Even Obama didn’t try to argue that genocide was taking place in Libya. Instead, this was a preemptive strike (ah, how redolent again of the 2003 Iraq invasion) against a potential massacre, one that would have profound implications for the region. It was in America’s national interest to intervene. And so he plunged the United States into a new conflict. Where does Power draw the line? The bar for preventing genocide may well have been set too high in the past, as she argues. But she, in turn, may be setting it too low, providing an ideological smokescreen for the use of American military force in dubious circumstances, something she never adequately addresses. She runs the risk of exposing America to the charge of hypocrisy for not intervening in countries where brutal mistreatment of the local population is taking place, as in Zimbabwe, while providing a validating and dangerously palatable logic for American overextension. Power’s solution to the conundrum that has bedeviled the Democratic Party since Vietnam—when to sanction the use of force abroad—is to support wars of national liberation. This is likely not a solution at all.
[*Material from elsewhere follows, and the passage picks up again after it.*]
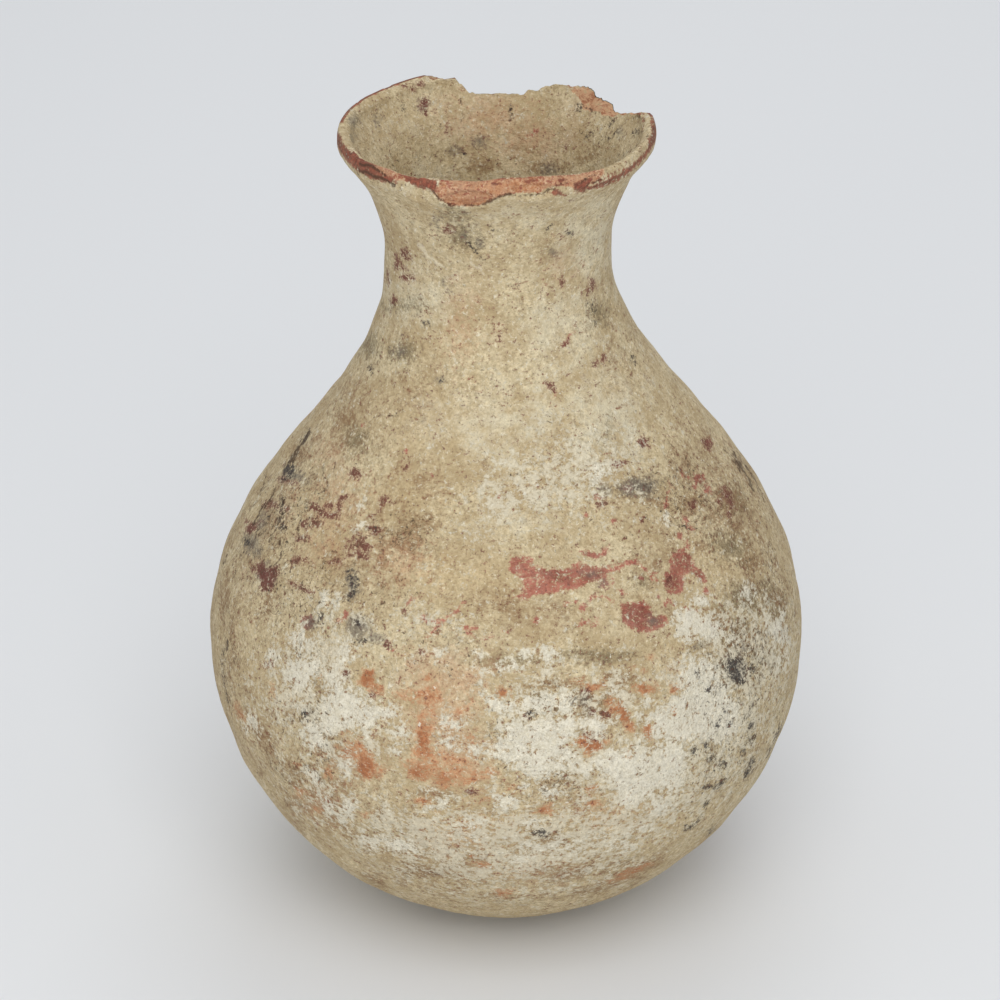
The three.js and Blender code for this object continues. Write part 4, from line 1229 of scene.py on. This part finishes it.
def clayMaterial(name):
    n = Nodes(name)
    uneven = n.ramp(n.value("broad"), -1, 1, shading["least"], shading["most"])
    uneven = n.math("MULTIPLY", n.sum(shading["grain"]), uneven)
    colour = n.add("ShaderNodeVectorMath", operation="SCALE")
    n.wire(colour, 0, n.coated("tan", coats))
    n.wire(colour, "Scale", n.math("ADD", uneven, 1.0))
    height = n.sum(relief)
    for value, low, high, lift in reliefSteps:
        height = n.math("ADD", height, n.ramp(n.value(value), low, high, 0.0, lift))
    bump = n.add("ShaderNodeBump")
    n.wire(bump, "Height", height)
    n.wire(bump, "Strength", surface["bump"])
    n.wire(bump, "Distance", surface["bumpHeight"])
    shader = n.add("ShaderNodeBsdfPrincipled")
    n.wire(shader, "Base Color", colour.outputs[0])
    n.wire(shader, "Roughness", n.ramp(n.value("small"), -1, 1, surface["roughLeast"], surface["roughMost"]))
    n.wire(shader, "Specular IOR Level", surface["specular"])
    n.wire(shader, "Normal", bump.outputs[0])
    output = n.add("ShaderNodeOutputMaterial")
    n.wire(output, "Surface", shader.outputs[0])
    print("finish", name, "of", len(n.tree.nodes), "nodes")
    return n.material


# The pale floor and soft light of the photograph, in metres and watts.
studio = {
    "floorSize": 12, "floorPlace": (0, 3, 0), "floorColour": (0.78, 0.79, 0.8, 1), "floorRough": 0.95,
    "sky": (0.95, 0.97, 1, 1), "skyPower": 0.62, "aim": (0, 0, 0.18),
}
lamps = {
    "key": {"place": (0.1, -1.4, 2.1), "size": 1.6, "power": 21},
    "fill": {"place": (-0.3, -2.0, 0.5), "size": 1.2, "power": 9},
    "back": {"place": (0.2, 1.6, 1.8), "size": 1.4, "power": 8},
}


def buildStage():
    bpy.ops.mesh.primitive_plane_add(size=studio["floorSize"], location=studio["floorPlace"])
    floor = bpy.context.object
    floor.name = "floor"
    material = bpy.data.materials.new("floorPaper")
    material.use_nodes = True
    shader = material.node_tree.nodes["Principled BSDF"]
    shader.inputs["Base Color"].default_value = studio["floorColour"]
    shader.inputs["Roughness"].default_value = studio["floorRough"]
    floor.data.materials.append(material)


def buildLights():
    for name, lamp in lamps.items():
        data = bpy.data.lights.new(name, "AREA")
        data.size = lamp["size"]
        data.energy = lamp["power"]
        light = bpy.data.objects.new(name, data)
        light.location = lamp["place"]
        light.rotation_euler = directionTurn(np.array(studio["aim"]) - lamp["place"])
        bpy.context.scene.collection.objects.link(light)
    world = bpy.data.worlds.new("studio")
    world.use_nodes = True
    background = world.node_tree.nodes["Background"]
    background.inputs["Color"].default_value = studio["sky"]
    background.inputs["Strength"].default_value = studio["skyPower"]
    bpy.context.scene.world = world
    print("lit by", len(lamps), "lamps")


def directionTurn(direction):
    x, y, z = direction
    return (math.atan2(math.hypot(x, y), -z), 0, math.atan2(x, -y) + math.pi)


def buildCamera():
    data = bpy.data.cameras.new("photoView")
    data.lens = view["lens"]
    data.sensor_width = view["sensor"]
    camera = bpy.data.objects.new("photoView", data)
    camera.location = (view["side"] * millimetre, -view["distance"] * millimetre, view["height"] * millimetre)
    camera.rotation_euler = (math.radians(90 - view["down"]), 0, 0)
    bpy.context.scene.collection.objects.link(camera)
    bpy.context.scene.camera = camera


buildCamera()
buildCourses({"clay": clayMaterial("slippedClay"), "lip": clayMaterial("redLip")})
buildStage()
buildLights()
bpy.context.scene.view_settings.view_transform = "Standard"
In a speech in 2006, Power told graduating students at Santa Clara University Law School “to demand that our representatives are attentive to the human consequences of their decision making.” The new round of engagements abroad by the Obama administration may well come to be seen as the last glimmerings of American hubris. “Kings can have subjects,” George F. Kennan once observed, “it is a question whether a republic can.”
It would be no small irony if, in her zeal to reshape American foreign policy in the image of liberal internationalism, Power were to usher in its demise.